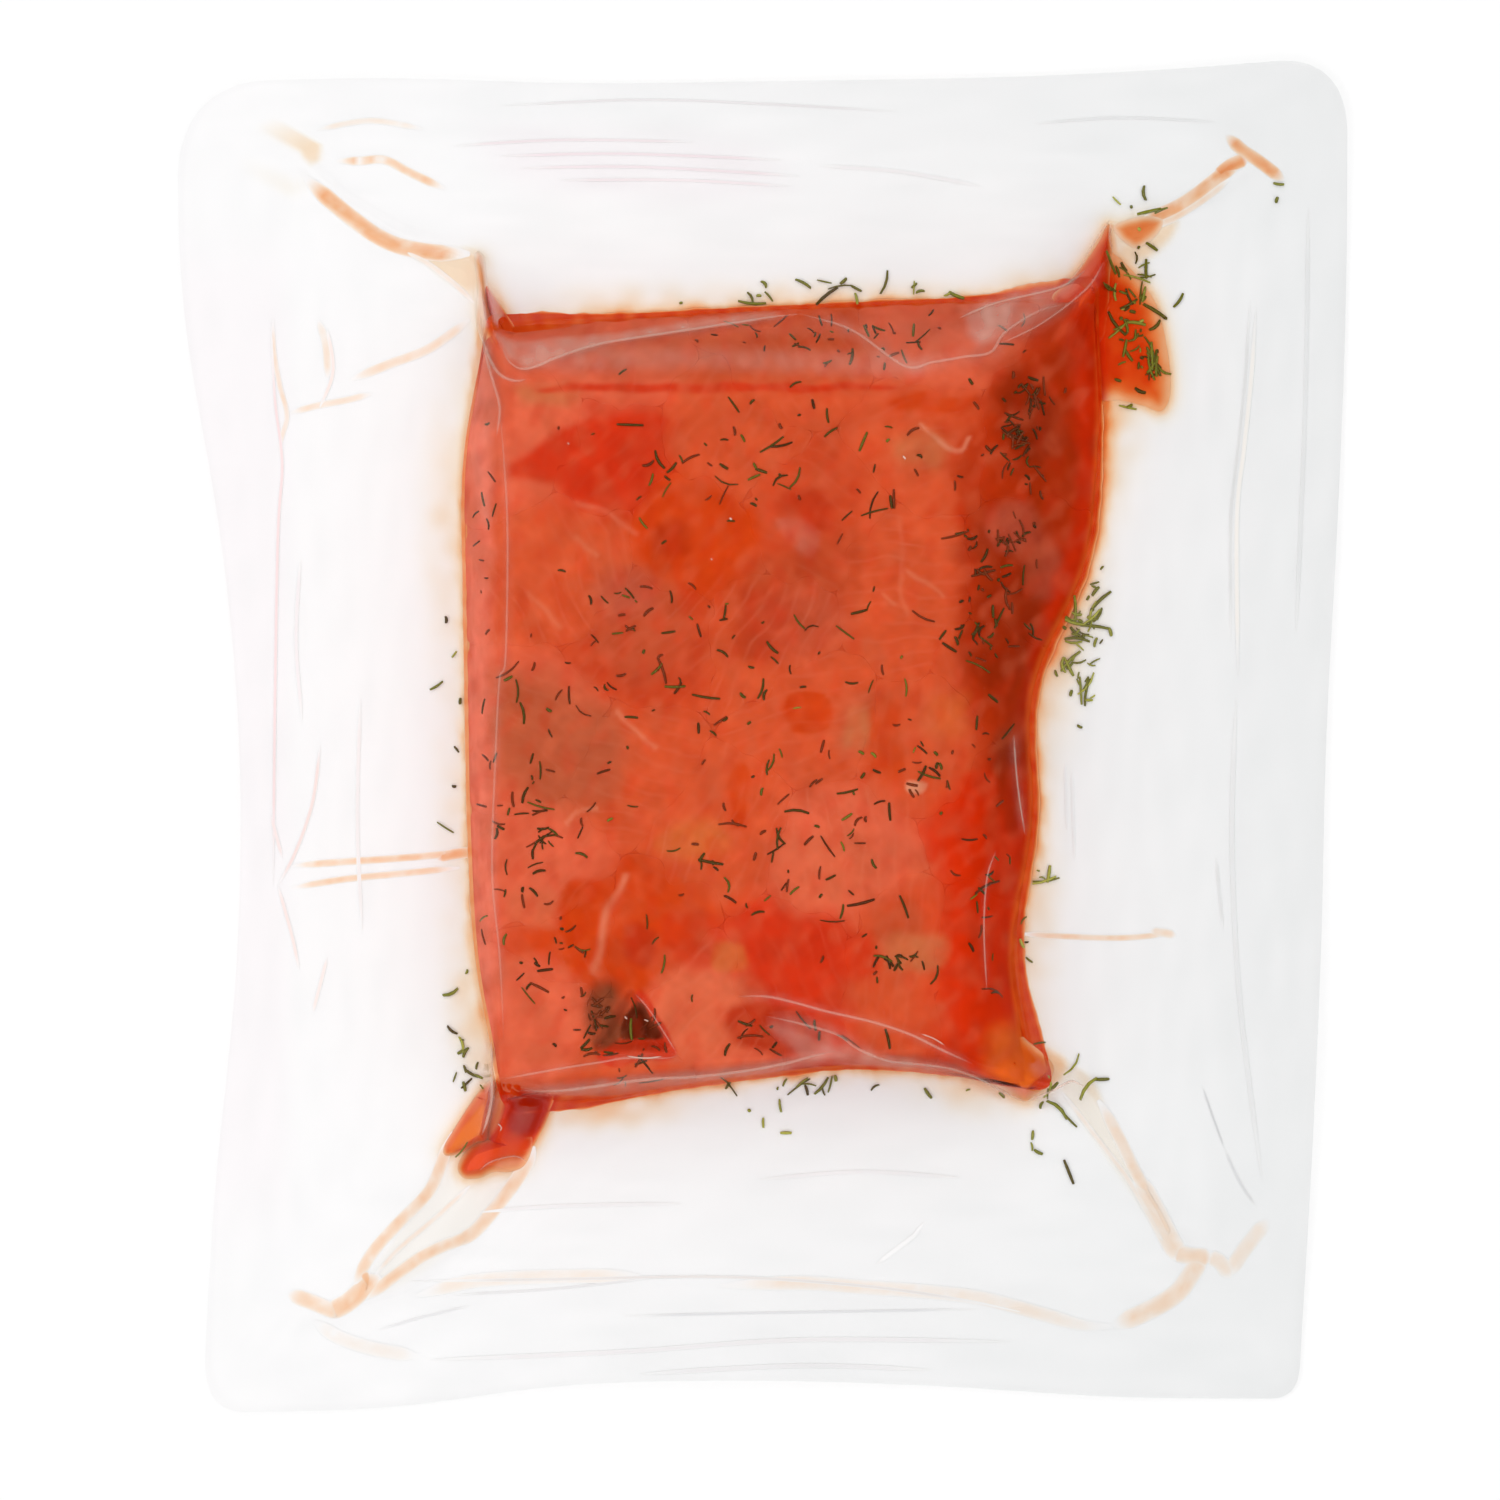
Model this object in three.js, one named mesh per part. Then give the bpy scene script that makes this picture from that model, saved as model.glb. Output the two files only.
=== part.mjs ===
// A sealed clear pack of marinated salmon pieces, lying flat on its base film.
// It is one closed solid: the pressed block of fish under the drawn-down top film, the four ears
// where the spare film of the pocket folded up at the corners, the thin skirt of film round the
// block, and the welded band along the edge.
//
// Millimetres, +Z up, +Y along the pack's length. The plan below is laid out from the middle of the
// block. The finished solid is moved so that the middle of its footprint lies at the origin, with
// the table at Z = 0.

import * as THREE from 'three';

// ---------------------------------------------------------------- driving dimensions

const BLOCK_HEIGHT = 17; // table to the top film over the fish
const SKIRT_THICKNESS = 0.5; // the two films on each other, with a little juice between them
const SHOULDER_POWER = 2.4; // how full the block's sides are: higher is steeper at the foot
const FOOT_FILLET = 0.05; // how softly the film leaves the table, as a share of the slope
const CORNER_BLEND = 0.09; // how softly two sides of the block meet, as a share of the slope
const BULGE = 0.7; // how unevenly the pieces press the film up, by the waves below
const BULGE_WAVES = [ // each: length of a full wave in X and in Y, its start, its share
  { across: 69, along: 82, start: 0.2, share: 0.5 },
  { across: 69, along: -82, start: 1.0, share: 0.5 },
  { across: 38, along: -50, start: 0, share: 0.6 },
];
const POCKET_RIM = 0.5; // the small step left by the edge of the formed pocket
const POCKET_RIM_WIDTH = 3.2;
const BAND_LIFT = 1.1; // how far the welded band waves up off the table, by the waves below
const BAND_WAVES = [ // each: full waves round the whole edge, its start, its share
  { count: 5, start: 0.7, share: 0.3 },
  { count: 10, start: -1, share: 0.2 },
];

// Each outline runs top-left, top-right, bottom-right, bottom-left, seen from above. A side leaves
// the straight line between its corners by the inward offsets at 1/6, 2/6 ... 5/6 of its length.
// "round" is the share of a side over which each corner is rounded.

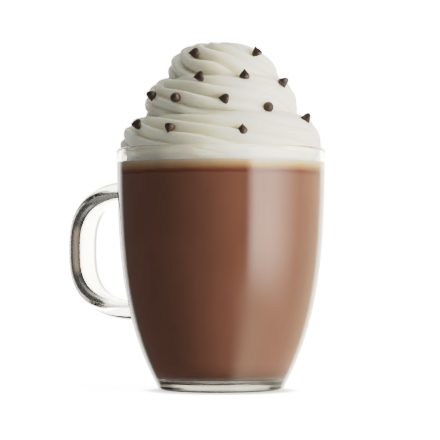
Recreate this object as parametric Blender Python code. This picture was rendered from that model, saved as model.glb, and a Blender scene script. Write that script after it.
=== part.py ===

What needs to be done: Copy out the material word for word and line for line.

Exercise answer:
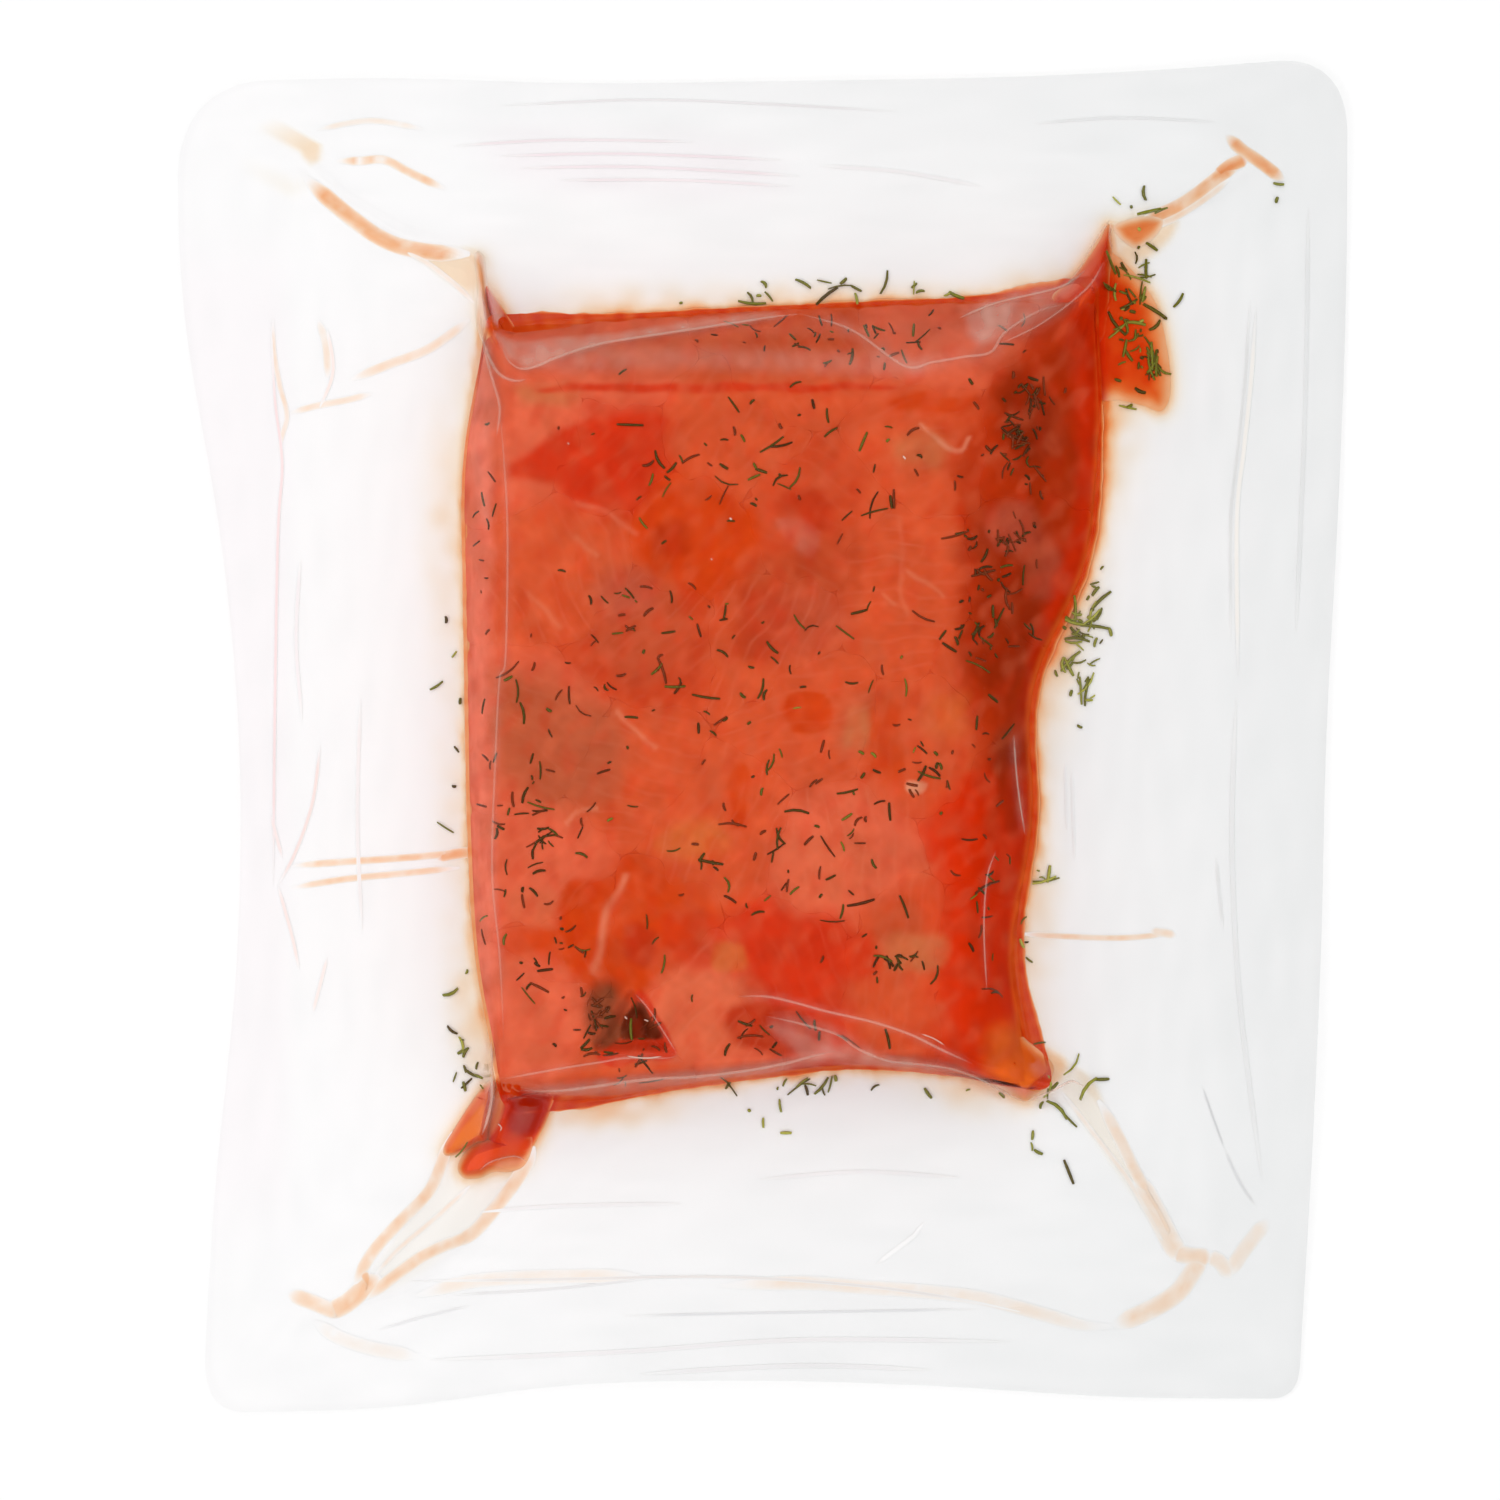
Model this object in three.js, one named mesh per part. Then give the bpy scene script that makes this picture from that model, saved as model.glb. Output the two files only.
=== part.mjs ===
// A sealed clear pack of marinated salmon pieces, lying flat on its base film.
// It is one closed solid: the pressed block of fish under the drawn-down top film, the four ears
// where the spare film of the pocket folded up at the corners, the thin skirt of film round the
// block, and the welded band along the edge.
//
// Millimetres, +Z up, +Y along the pack's length. The plan below is laid out from the middle of the
// block. The finished solid is moved so that the middle of its footprint lies at the origin, with
// the table at Z = 0.

import * as THREE from 'three';

// ---------------------------------------------------------------- driving dimensions

const BLOCK_HEIGHT = 17; // table to the top film over the fish
const SKIRT_THICKNESS = 0.5; // the two films on each other, with a little juice between them
const SHOULDER_POWER = 2.4; // how full the block's sides are: higher is steeper at the foot
const FOOT_FILLET = 0.05; // how softly the film leaves the table, as a share of the slope
const CORNER_BLEND = 0.09; // how softly two sides of the block meet, as a share of the slope
const BULGE = 0.7; // how unevenly the pieces press the film up, by the waves below
const BULGE_WAVES = [ // each: length of a full wave in X and in Y, its start, its share
  { across: 69, along: 82, start: 0.2, share: 0.5 },
  { across: 69, along: -82, start: 1.0, share: 0.5 },
  { across: 38, along: -50, start: 0, share: 0.6 },
];
const POCKET_RIM = 0.5; // the small step left by the edge of the formed pocket
const POCKET_RIM_WIDTH = 3.2;
const BAND_LIFT = 1.1; // how far the welded band waves up off the table, by the waves below
const BAND_WAVES = [ // each: full waves round the whole edge, its start, its share
  { count: 5, start: 0.7, share: 0.3 },
  { count: 10, start: -1, share: 0.2 },
];

// Each outline runs top-left, top-right, bottom-right, bottom-left, seen from above. A side leaves
// the straight line between its corners by the inward offsets at 1/6, 2/6 ... 5/6 of its length.
// "round" is the share of a side over which each corner is rounded.

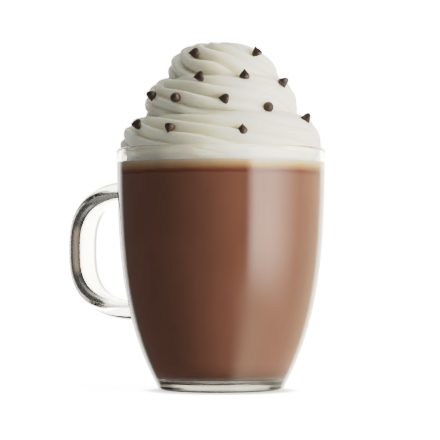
Recreate this object as parametric Blender Python code. This picture was rendered from that model, saved as model.glb, and a Blender scene script. Write that script after it.
=== part.py ===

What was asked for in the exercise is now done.